Gastric Bypass reprograms hepatic clock machinery and improves glucose flux independent of weight

Abstract

Background: The molecular clock machinery regulates several homeostatic rhythms, including but not limited to glucose homeostasis. We previously demonstrated that Roux-en Y Gastric Bypass (RYGB) has a weight-independent effect on glucose metabolism, and transiently reduces food intake. In this study we investigate the effects of RYGB on diurnal eating behavior as well as its effects on the molecular clock, and its requirement for the metabolic effects of this bariatric procedure in obese mice. Results: We find that RYGB reverses the high fat diet-induced disruption in diurnal eating pattern during the early post-surgery phase of food reduction (Figure1). “Dark-cycle” pair-feeding experiments improved glucose tolerance to the level of bypass-operated animals during the physiologic “fasting” phase (Zeitgeber ZT2), but not the “feeding” phase (ZT14)(Figure 2). Using a clock gene reporter mouse model ( mPer2 luciferase), we reveal that RYGB induces a liver-specific phase shift in peripheral clock oscillation with no changes to the central clock activity within the suprachiasmatic nucleus (SCN) (Figure 3). In addition, we show that weight loss effects are attenuated in obese ClockΔ19 mutant mice post-RYGB (Figure 4) that also fails to improve glucose metabolism after surgery (Figure 5), specifically early hepatic glucose production (Figure 6).

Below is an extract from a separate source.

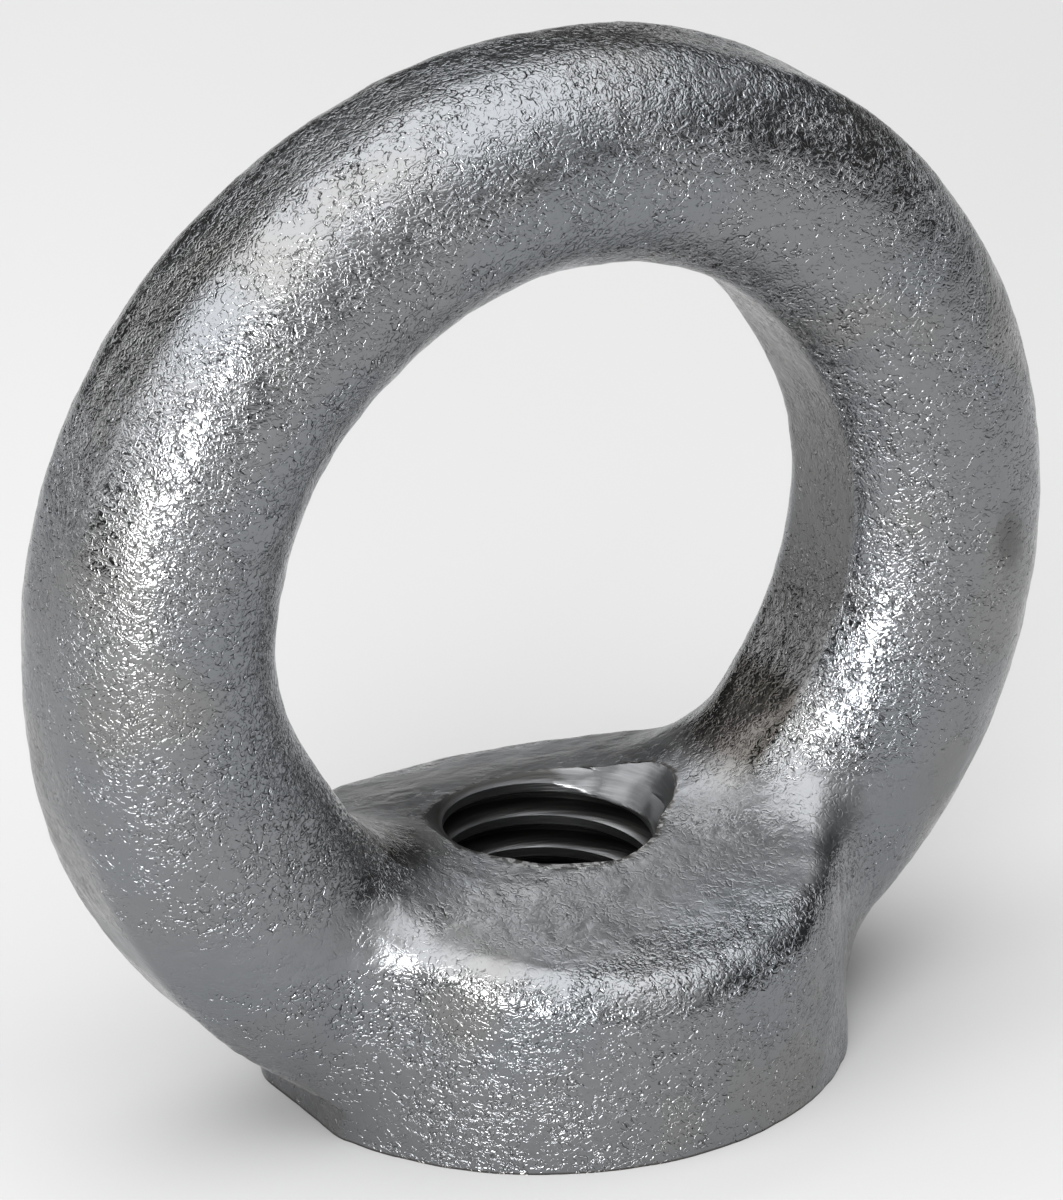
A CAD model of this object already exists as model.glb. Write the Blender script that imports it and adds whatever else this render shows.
import math

import bmesh
import bpy
import numpy as np
from mathutils import Matrix, Vector


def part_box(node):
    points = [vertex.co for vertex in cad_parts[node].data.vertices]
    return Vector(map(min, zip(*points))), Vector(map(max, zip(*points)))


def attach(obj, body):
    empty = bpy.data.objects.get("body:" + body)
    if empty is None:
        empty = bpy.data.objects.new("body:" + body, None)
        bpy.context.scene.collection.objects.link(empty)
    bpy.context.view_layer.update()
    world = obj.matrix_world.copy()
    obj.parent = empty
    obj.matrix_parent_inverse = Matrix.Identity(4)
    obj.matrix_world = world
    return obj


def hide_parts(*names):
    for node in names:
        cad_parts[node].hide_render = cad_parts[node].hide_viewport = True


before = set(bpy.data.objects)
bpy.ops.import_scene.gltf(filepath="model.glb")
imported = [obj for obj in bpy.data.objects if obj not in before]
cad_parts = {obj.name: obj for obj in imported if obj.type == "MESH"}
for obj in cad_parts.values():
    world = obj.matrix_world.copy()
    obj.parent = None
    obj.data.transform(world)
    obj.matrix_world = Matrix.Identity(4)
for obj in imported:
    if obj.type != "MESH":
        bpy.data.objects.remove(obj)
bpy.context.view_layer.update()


# The blank: a carbon steel bar bent and upset until it roughly fills the dies.
# It is one closed skin of even facets, a little bigger than the forging, and
# it reaches below the underside, which is machined off later.
MM = 0.001
cad_low, cad_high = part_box("eye_nut")
trimmed_radius = (cad_high.x - cad_low.x) / MM / 2
ring_centre_height = cad_high.z / MM - trimmed_radius
collar_radius = (cad_high.y - cad_low.y) / MM / 2
window_centre_height = ring_centre_height + 0.73
window_radius = 15.25
outer_trim = 0.34
ring_radius = trimmed_radius + outer_trim + 0.08
collar_height = 11.92
collar_draft = math.radians(1.5)
stock_below, slug_gap = 2.0, 0.5
facet_size = 0.32

blank_mesh = bpy.data.meshes.new("forged_body")
forged_body = bpy.data.objects.new("forged_body", blank_mesh)
bpy.context.scene.collection.objects.link(forged_body)

blank = bmesh.new()
stock_radius = (ring_radius - window_radius) / 2
bar_radius = (ring_radius + window_radius) / 2
around, across = 96, 32
rings = []
for i in range(around):
    turn = 2 * math.pi * i / around
    outward = Vector((math.cos(turn), 0, math.sin(turn)))
    centre = outward * bar_radius + Vector((0, 0, ring_centre_height))
    ring = []
    for j in range(across):
        a = 2 * math.pi * j / across
        aside = Vector((0, stock_radius * math.sin(a), 0))
        ring.append(blank.verts.new(centre + outward * stock_radius * math.cos(a) + aside))
    rings.append(ring)
for i, ring in enumerate(rings):
    following = rings[(i + 1) % around]
    for j in range(across):
        k = (j + 1) % across
        blank.faces.new((ring[j], ring[k], following[k], following[j]))
slug_height = collar_height + stock_below - slug_gap
bmesh.ops.create_cone(
    blank, cap_ends=True, segments=around, radius1=collar_radius, radius2=collar_radius, depth=slug_height,
    matrix=Matrix.Translation((0, 0, slug_height / 2 - stock_below)),
)
bmesh.ops.recalc_face_normals(blank, faces=blank.faces)
blank.to_mesh(blank_mesh)
blank.free()

upset = forged_body.modifiers.new("upset", "REMESH")
upset.mode = "VOXEL"
upset.voxel_size = facet_size
forged_body.data = bpy.data.meshes.new_from_object(
    forged_body.evaluated_get(bpy.context.evaluated_depsgraph_get()))
forged_body.modifiers.clear()


# The forging: steel struck between two dies that part in the ring's plane, the
# flash then trimmed outside and punched out inside. The die surface is a rule,
# under zero inside the steel, and the blank's skin is pushed onto it.
half_thickness = 5.97
thickening_below = 0.28
section_fullness = 2.16
hip_reach, hip_softness = 5.5, 2.0
front_hip_slope, back_hip_slope = math.radians(20.5), math.radians(18.2)
crown_edge_radius = 1.6
crown_tilt = 0.026
root_radius = 2.3
window_trim = 0.6
collar_trim = 0.38
burr_height, burr_width = 0.14, 0.22
burr_top, burr_fade = 9, 3
punch_floor = collar_height + 0.3
punch_corner = 4.5
trim_edge = 0.18
window_swells = {30: 0.15, 120: 0.10, 150: -0.10, 180: -0.25, 210: 0.65, 330: 0.10}
ring_swells = {0: -0.15, 30: -0.10, 60: 0.20, 90: -0.25, 120: -0.15, 180: -0.25, 210: 0.20}
swell_spread = math.radians(17)
band_margin, band_fade, punch_fade = 0.12, 0.2, 1.5
punched_loss, flashed_loss = 0.75, 0.45
blows, easing_blows, easing, longest_push = 10, (3, 5, 7), 0.6, 1.0


def swollen(x, z, swells):
    """How far the forging stands proud of its round at places given by their angles."""
    turn = np.arctan2(z, x)
    proud = 0
    for place, swell in swells.items():
        away = (turn - math.radians(place) + math.pi) % (2 * math.pi) - math.pi
        proud = proud + swell * np.exp(-(away / swell_spread) ** 2)
    return proud


def softly_highest(a, b, radius):
    """The higher of two fields, with a rounded outer corner of that radius between them."""
    both = np.hypot(np.maximum(radius + a, 0), np.maximum(radius + b, 0)) - radius
    return np.where((a > -radius) & (b > -radius), both, np.maximum(a, b))


def softly_lowest(a, b, radius):
    """The lower of two fields, with a hollow root of that radius where they meet."""
    return -softly_highest(-a, -b, radius)


def collar_side(z):
    """The drafted collar wall's radius at a height."""
    return collar_radius - z * math.tan(collar_draft)


def past_hip(y):
    """How far a place lies beyond the hip of the collar's top, with a soft start."""
    return (y - hip_reach + np.hypot(y - hip_reach, hip_softness)) / 2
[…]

Conclusion: RYGB reprograms the peripheral clock within the liver early after surgery to alter diurnal eating behavior and regulate hepatic glucose flux. US Veterans Merit Award (#I01 BX004774) This is the full abstract presented at the American Physiology Summit 2023 meeting and is only available in HTML format. There are no additional versions or additional content available for this abstract. Physiology was not involved in the peer review process.